The current of religious interest ran very fast for several weeks after last Sept. 11, when the World War II observation that "there are no atheists in foxholes" showed its accuracy once again. The current may be slower now, as many are not pushed to prayer by the feeling of being preyed upon. But in the uncertain world of the next decade most Americans are likely once again to find themselves clinging to a rock, either the real one or one they imagine.
Whether or not terrorists mind their manners, one grim reaping will advance: Baby boomers are aging. Because of their numbers, they have yanked press chains for a third of a century, with college protests in the 1960s, diet books in the 1980s, and Viagra in the 1990s all becoming big news. Interest in religion generally increases as people age, and as this biggest generation contemplates God the whole world, and WORLD especially, will be watching.
The new debate about a very old matter-How did life begin? How did man begin?-is also likely to intensify over the next decade. From the 1860s through the 1980s Darwin's theories waxed powerful, opposed only by a tiny, scorned group of creationists. That changed during the 1990s with the advent of "intelligent design" scientists who explain how complicated processes like blood clotting could not have come about through chance mutations. Time and Newsweek still mock any deviation from Darwinian faith, so some inquiring minds will look elsewhere.
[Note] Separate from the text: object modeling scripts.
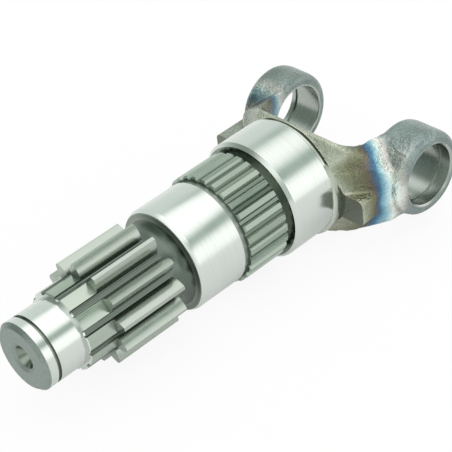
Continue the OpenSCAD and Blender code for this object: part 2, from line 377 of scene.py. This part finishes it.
def finish_piece(mesh, name, materials):
    """Makes a piece of a bmesh, smooth but for its sharp creases."""
    for face in mesh.faces:
        face.smooth = True
    for edge in mesh.edges:
        edge.smooth = not (edge.is_manifold and edge.calc_face_angle(0) > CREASE)
    piece = as_object(mesh, name)
    for material in materials:
        piece.data.materials.append(material)
    return piece


def shaft_finish(face):
    """Which of the shaft's steels a face has."""
    centre = face.calc_center_median()
    place = (centre.x * 1000, math.hypot(centre.y, centre.z) * 1000, abs(face.normal.x))
    for steel, *ranges in SHAFT_FINISHES:
        if all(low < value < high for value, (low, high) in zip(place, ranges)):
            return SHAFT_STEELS.index(steel)
    return SHAFT_STEELS.index(TURNED)


def lengthen_spline(point):
    """Moves the two ends of the spline outwards."""
    if SPLINE_FRONT[0] < point.x < SPLINE_FRONT[1]:
        point.x -= SPLINE_FRONT_MORE
    elif SPLINE_REAR[0] < point.x < SPLINE_REAR[1]:
        point.x += SPLINE_REAR_MORE


def under_side(z):
    """1 on the lower side of the shaft, 0 along its top, and a gradual change between."""
    return min(max((COLLAR_TOP - z) / COLLAR_FADE, 0), 1)


def draw_in_collar(point):
    """Sinks the collar into the undercut's floor on top and flattens it at the bottom."""
    radius = math.hypot(point.y, point.z)
    if radius > COLLAR_LOW:
        shown = COLLAR_LOW + (radius - COLLAR_LOW) * under_side(point.z)
        point.y *= shown / radius
        point.z = max(point.z * shown / radius, COLLAR_FLAT)


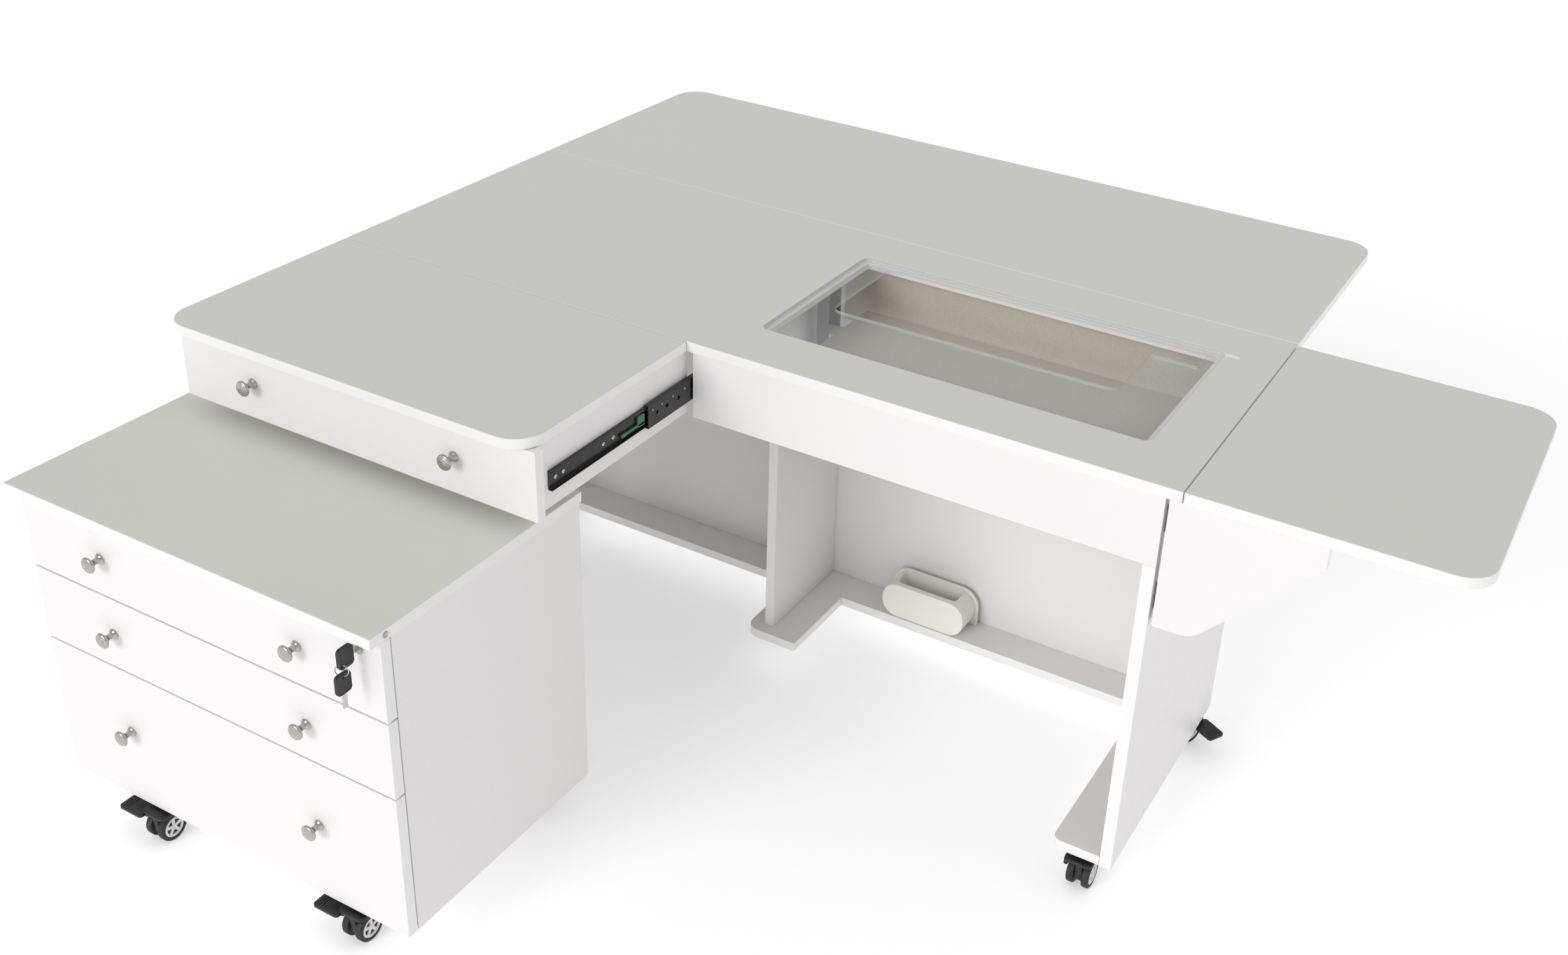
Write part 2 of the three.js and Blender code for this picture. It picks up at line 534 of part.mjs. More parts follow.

The compassionate conservative drive for religious groups to provide spiritual and material help to the poor has only just begun. It has led to vigorous discussion about the "separation of church and state," an overused term that in some way camouflages the deeper issue: Do we want a separation of faith and life? People who see the effect of belief in poverty-fighting realize that if a religion is God-given it has implications for every hour of the day-and some of those people will gravitate to a magazine that takes those implications seriously.
We may also see greater interest in religion as we more readily see how different beliefs lead some of our new neighbors to act in dramatically different ways. The number of Hindus in America has increased during the past 30 years from 100,000 to almost a million. The number of Buddhists has similarly climbed, and perhaps 5 million Muslims now live in the United States, up from about 800,000 three decades ago. Religions that once were exotic in America are now next door, and that raises public interest about how faiths change lives.
Overall, these factors lead to movement away from what Richard John Neuhaus called "the naked public square," naked in its lack of religious discussion. We've learned over the past four decades that attempts to avoid mentioning religion in public places do not yield neutrality: They leave us naked. We have lived in a society, very unusual in the history of the world, where many intellectual leaders boasted of nakedness. Most people in most places at most times have worn religious clothes, and as many Americans face pressure-perhaps from terrorists but certainly from the terror of growing old-that is likely to be the case again.
So in the Year of our Lord 2002, rowing for now with the current, we at WORLD have the opportunity to go fast. Rocks, logs, and swirling rapids surround and await our boat, but God is taking us on quite a ride, and we are thankful.